The shift is being pulled forward by services that require smartphones to function. App-based mobile money features, WhatsApp messaging (which is rapidly replacing SMS), streaming, online government platforms like eCitizen, and digital tax filing all work poorly or not at all on feature phones. Boda boda riders use mobile apps for navigation and customer bookings, traders rely on mobile money for daily transactions, and young Kenyans depend on internet-enabled devices for freelance and gig economy work.
Kenya’s mobile money ecosystem processed $309 billion in transactions and has become what analysts describe as “financial plumbing” rather than a fintech category. Safaricom’s M-Pesa remains the dominant platform, with CEO Peter Ndegwa noting that mobile money is now “a profoundly political and social technology reshaping governance and inclusion”.
Policy Contradictions and Implementation Concerns
The Finance Bill’s phone tax has drawn attention to what critics see as contradictory signals from the government. On one hand, the Ruto administration is aggressively promoting digital transformation — digitising government services through eCitizen, investing KSh 99.4 billion in Konza Technopolis by 2025, signing the Technopolis Act into law, and positioning Kenya as Africa’s “Silicon Savannah.” On the other hand, the proposed phone tax threatens to make the primary tool for accessing this digital ecosystem more expensive for the very populations the government is trying to bring online.
The bill also includes incentives for green technologies such as electric bicycles and buses, creating a contrast that has raised questions about the overall direction of policy priorities. Some observers argue the government is promoting digital and green transformation while simultaneously taxing the tools needed to achieve it.
Practical implementation questions also remain unresolved. Since the tax would be collected at the point of activation, it is unclear whether telecom operators, distributors, or importers will be responsible for remitting the levy.
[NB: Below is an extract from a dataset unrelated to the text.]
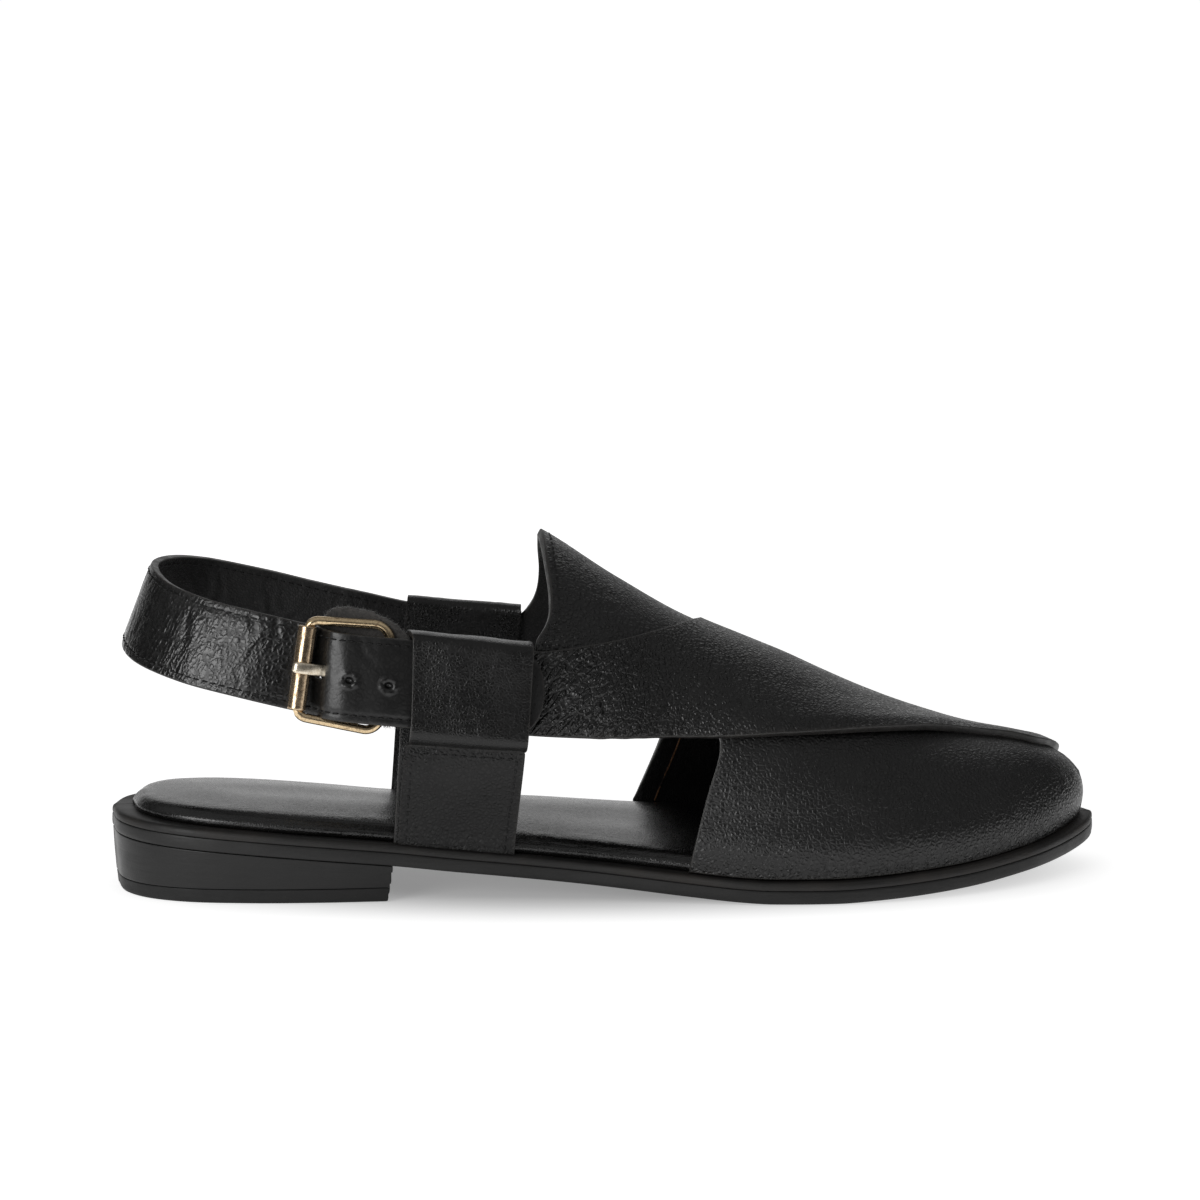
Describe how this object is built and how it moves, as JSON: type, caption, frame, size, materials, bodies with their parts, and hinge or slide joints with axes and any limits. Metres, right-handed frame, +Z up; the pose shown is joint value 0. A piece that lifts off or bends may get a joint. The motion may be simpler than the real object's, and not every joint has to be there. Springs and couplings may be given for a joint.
{
  "type": "peshawari chappal",
  "caption": "Leather sandal with two wide vamp panels that cross at the instep, side loops, a buckled strap round the heel and a low stacked heel.",
  "frame": {"origin": "on the floor under the middle of the shoe's length and width", "axes": "+X towards the toe, +Y towards the inner (medial) side of the foot, +Z up"},
  "size_m": [0.2934, 0.0966, 0.1031],
  "materials": {
    "sole_leather": "black edge-dressed leather, satin",
    "ledge_leather": "dark brown-black leather, matt",
    "heel_stack": "black waxed heel stack, satin",
    "heel_rubber": "black rubber, matt",
    "footbed_leather": "smooth black leather over padding",
    "upper_leather": "black pebbled full grain leather, soft gloss",
    "strap_leather": "black smooth and creased leather, soft gloss",
    "buckle_metal": "worn antique nickel and brass"
  },
  "bodies": {
    "root": {"outsole": "sole_leather", "midsole": "ledge_leather", "heel_block": "heel_stack", "top_piece": "heel_rubber", "insole": "footbed_leather", "upper": "upper_leather", "keeper_loop_lateral": "strap_leather", "keeper_loop_medial": "strap_leather", "back_strap": "strap_leather", "buckle_frame": "buckle_metal", "buckle_roller": "buckle_metal", "buckle_prong": "buckle_metal"}
  },
  "joints": []
}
Industry players warn this could create compliance challenges and increase administrative costs across the supply chain. Concerns have also been raised about the impact on second-hand and refurbished phones, which remain a critical source of affordable devices for millions of Kenyans, particularly in rural areas.
The Finance Bill 2024 Shadow
The debate over the Finance Bill 2026 carries particular political weight because of what happened with its predecessor. The Finance Bill 2024 triggered widespread protests that severely damaged investor confidence, with the Stanbic PMI declining sharply to 43.1 in July 2024. The government is navigating a difficult balance: it needs revenue to manage a heavy public debt burden and fund its development agenda, but tax measures perceived as regressive or punitive risk a political backlash in an increasingly digitally connected and vocal population. The KRA has received increased funding, including KSh 19 billion for digital transformation projects during the 2025/2026 fiscal year, to strengthen tax mobilisation. But whether the activation-based model is truly a simplification or an additional burden will depend entirely on the fine print of implementation — and on whether existing import levies are genuinely eliminated rather than layered alongside the new excise duty.
What Happens Next
The National Assembly has invited members of the public and stakeholders to submit views on the Finance Bill as it begins its review. The debate is expected to intensify in the coming weeks, with consumer groups, industry associations, and civil society organisations likely to challenge the phone tax provision during public participation hearings.
At stake is whether the proposed levy will achieve its stated goal of simplifying tax collection and closing enforcement gaps, or whether it will widen the digital divide at a time when connectivity has become central to everyday life and economic survival. With smartphone penetration at 92.9%, mobile money at 98%, and the informal economy deeply dependent on digital tools, the answer will have consequences that extend far beyond Treasury’s revenue projections.